English SDH subtitles are included.
The following extras are available:
- Audio Commentary with Director Bob Clark: While Clark tool the movie seriously, he shows a real sense of humor about things in this largely scene specific commentary. He shares information about the production, anecdotes from the set and more.
- Audio Commentary with Actors John Saxon and Keir Dullea: Recorded separately and edited together, the actors discuss the film and their differing approaches to the material.
- Audio Commentary by Actor Nick Mancuso as “Billy”: Somewhat interesting at first, it gets old quickly.
- 2006 Critical Mass Version (HD, 1:38:05) Framed in the 1.78:1 aspect ratio, this one uses the 2008 Blu-ray transfer.
- Film and Furs: Remembering Black Christmas (HD, 26:11) He chats about auditioning with a stack of Keir Dullea’s lines and even standing in for Dullea for a couple of weeks during Olivia Hussey’s rehearsals, lobbing out one suggestion to Bob Clark that left him pelted by a barrage of hockey pucks, how this movie led to him setting up shop in Los Angeles, and how he still has that amazing coat hanging up in his closet.
- Victims and Virgins: Remembering Black Christmas (HD, 26:35) Actress Lynne Griffin discusses her experiences working on the film.
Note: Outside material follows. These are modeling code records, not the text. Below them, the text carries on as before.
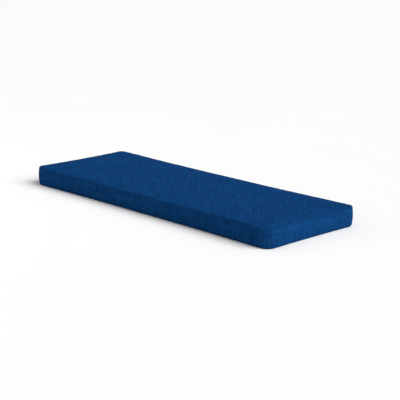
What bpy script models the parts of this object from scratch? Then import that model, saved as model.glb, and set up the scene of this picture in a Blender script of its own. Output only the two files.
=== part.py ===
"""A box-edge bench cushion lying on its back: one filled solid.

Metres, +Z up, +X along the cushion, the long front side faces -Y. The origin is under
the middle of the cushion, on the surface it rests on.

From the top down the form is a crowned top panel, its rolled edge, the sewn seam that
joins it to the boxing, the boxing itself, which swells between its two seams, the
second seam and the underside, which is flat where it rests. The four sides are drawn
in between the corners, and the top seam climbs a little towards each corner.
"""

import math

import bmesh
import bpy
from mathutils import Vector

# Driving sizes
LENGTH = 1.270            # over the boxing, corner to corner
DEPTH = 0.457
SEAM_TO_SEAM = 0.068      # the boxing between its two sewn seams
CROWN = 0.008             # rise of the top panel above its rolled edge
CORNER_RADIUS = 0.034     # of the upright corners, seen from above

# How the filling shapes the cover
EDGE_ROLL = 0.007         # radius of the rolled edge beside each seam
SEAM_ANGLE = 45.0         # where the seam lies on that roll, in degrees from the side
SEAM_DEPTH = 0.0014       # how deep the seam pulls into the roll
SEAM_SPREAD = 14.0        # degrees of the roll that sink to each side of the seam
SWELL = 0.0035            # how far the boxing stands out halfway up
LONG_SIDE_PULL = 0.0065   # how far a long side is drawn in at its middle
END_PULL = 0.0025         # the same for an end
CORNER_LIFT = 0.0015      # the top seam is this much higher at a corner

# The crown rises as 1 - place ** power, with the place running from 0 to 1
CROWN_POWER_X = 6.0
CROWN_POWER_Y = 2.3

# Mesh steps
CORE_STEPS_X = 34         # between the corner squares, along the length
CORE_STEPS_Y = 10         # the same, along the depth
CORNER_STEPS = 4          # across a corner square, so 8 round an upright corner
SWELL_STEPS = 7           # up the boxing

# Rings of the rolled edge, in degrees from the side: the panel's, the seam's three and the boxing's
ROLL_ANGLES = (68.0, SEAM_ANGLE + SEAM_SPREAD, SEAM_ANGLE, SEAM_ANGLE - SEAM_SPREAD, 12.0)

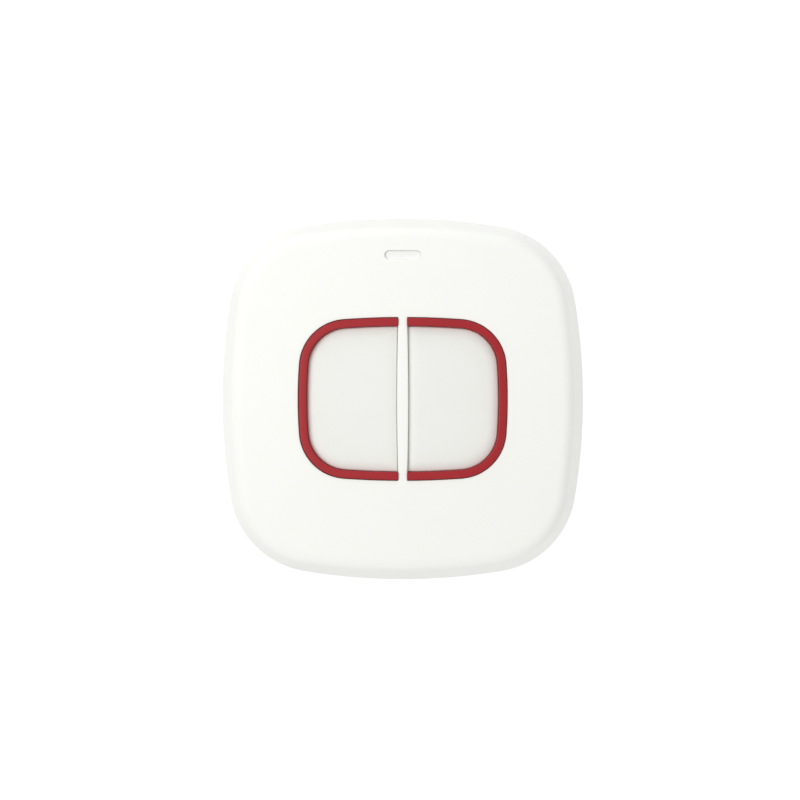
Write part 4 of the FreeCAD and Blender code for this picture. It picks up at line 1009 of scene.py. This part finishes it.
def newNodeTree(name, *sizes):
    tree = bpy.data.node_groups.new(name, "GeometryNodeTree")
    tree.interface.new_socket("Geometry", in_out="INPUT", socket_type="NodeSocketGeometry")
    for size in sizes:
        tree.interface.new_socket(size, in_out="INPUT", socket_type="NodeSocketFloat")
    tree.interface.new_socket("Geometry", in_out="OUTPUT", socket_type="NodeSocketGeometry")
    return tree, tree.nodes.new("NodeGroupInput"), tree.nodes.new("NodeGroupOutput")


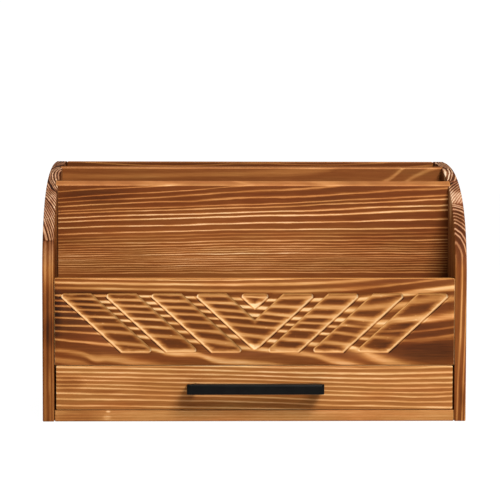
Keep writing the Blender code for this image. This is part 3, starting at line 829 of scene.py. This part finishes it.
carved_mesh = grown(
    eased_block("carved_panel_blank", PANEL_LOW * MM, PANEL_HIGH * MM, 0.8 * MM, 3),
    tree,
    {
        "Field": field_cutter("field_cutter", (slanting_field, (BLUNT, CRISP, BLUNT, CRISP))),
        "Centre": field_cutter("centre_cutter", (vee, vee_radii), (triangle, (BLUNT, BLUNT, CRISP))),
        "Pitch": CARVE_PITCH * MM,
        "Fields Per Side": CARVE_PER_SIDE,
        "Finish": panel_wood,
    },
)
dressed("carved_chevron_panel", carved_mesh, "case", panel_wood, ["carved_front_panel"])

# Side panels: the curved outline as depth and height, from the bottom at the front round by
# the back to the curve's foot
CURVE_POINTS = 73
curve_rise = PANEL_TOP - CURVE_FOOT
curved_edge = interpolate_bezier(
    Vector((0, CURVE_FOOT, 0)),
    Vector((0, CURVE_FOOT + curve_rise * 0.87, 0)),
    Vector((DEPTH * 0.54, PANEL_TOP - curve_rise * 0.023, 0)),
    Vector((DEPTH, PANEL_TOP, 0)),
    CURVE_POINTS,
)
side_outline = [(0, 0), (DEPTH, 0)] + [(point.x, point.y) for point in reversed(curved_edge)]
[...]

- Black Christmas Legacy (HD, 40:22) A look back at the film, mixing new and archival interviews with actors Nick Mancuso, Lynne Griffin, Margot Kidder, Olivia Hussey, composer Carl Zitrer and director Bob Clark. Current journalists and fans also chime in with their thoughts on the film.
- 40th Anniversary Panel at FanExpo 2014 (HD, 18:02) Recorded at 2014’s Canada Fan Expo, Lynne Griffin, Art Hindle, John Saxon and Nick Mancuso discuss the film.
- On Screen! Black Christmas (SD, 48:41) In this vintage featurette, cast and crew, as well as others involved in the Canadian film industry are interviewed regarding Black Christmas and its legacy.
- 12 Days of Black Christmas (SD, 19:48) Narrated by John Saxon, this retrospective tackles the real-life rash of murders that inspired the story, how the P.O.V. shots of the killer were executed, hammering out the collage of voices behind the twisted phone calls, the musical score, the production design in the sorority house, and the movie’s Canadian marketing campaign. Several of the cast members also briefly reflect on the shoot.
- Black Christmas Revisited (SD, 36:25) A retrospective piece feature Lynne Griffin and Art Hindle touring shooting locations on the films 25th There are also interviews with various cast and crew.
- Archival Interviews (SD, 1:41:30) Featuring Olivia Hussey, Art Hindle, Margot Kidder, Bob Clark and John Saxon. These are the full takes from interviews used in the other featurettes from previous releases.
- Midnight Screening Q&A (SD, 20:21) A Q&A session with director Bob Clark, John Saxon, and composer Carl Zittrer following a midnight screening in 2004. They field a bunch of questions: What the relationship is between Billy and this Agnes that he’s raving about over the phone, the mishap with an ailing Edmond O’Brien that dropped John Saxon in front of the camera as originally intended, the weeks-long process of recording the deranged phone calls, the influence a potential sequel may or may not have had on John Carpenter, creating so many of the movie’s sounds by manipulating recordings of a piano being trashed, and how long one of the actresses was stuck with plastic wrapped around her face.
- Two Scenes with a New Soundtrack (SD, 3:04) Alternate soundtracks for a couple of scenes were unearthed while piecing together the disc’s 5.1 remix, and they’re offered here over the original footage.
- Theatrical Trailers: English and French (SD, 8:16)
- Original TV & Radio Spots (SD, 3:09)
- Alternative Title Sequences (SD, 2:47) “Silent Night, Evil Night” and “Stranger In The House”
- Photo Gallery (HD, 4:33) Posters, lobby cards, articles and a few promo shots.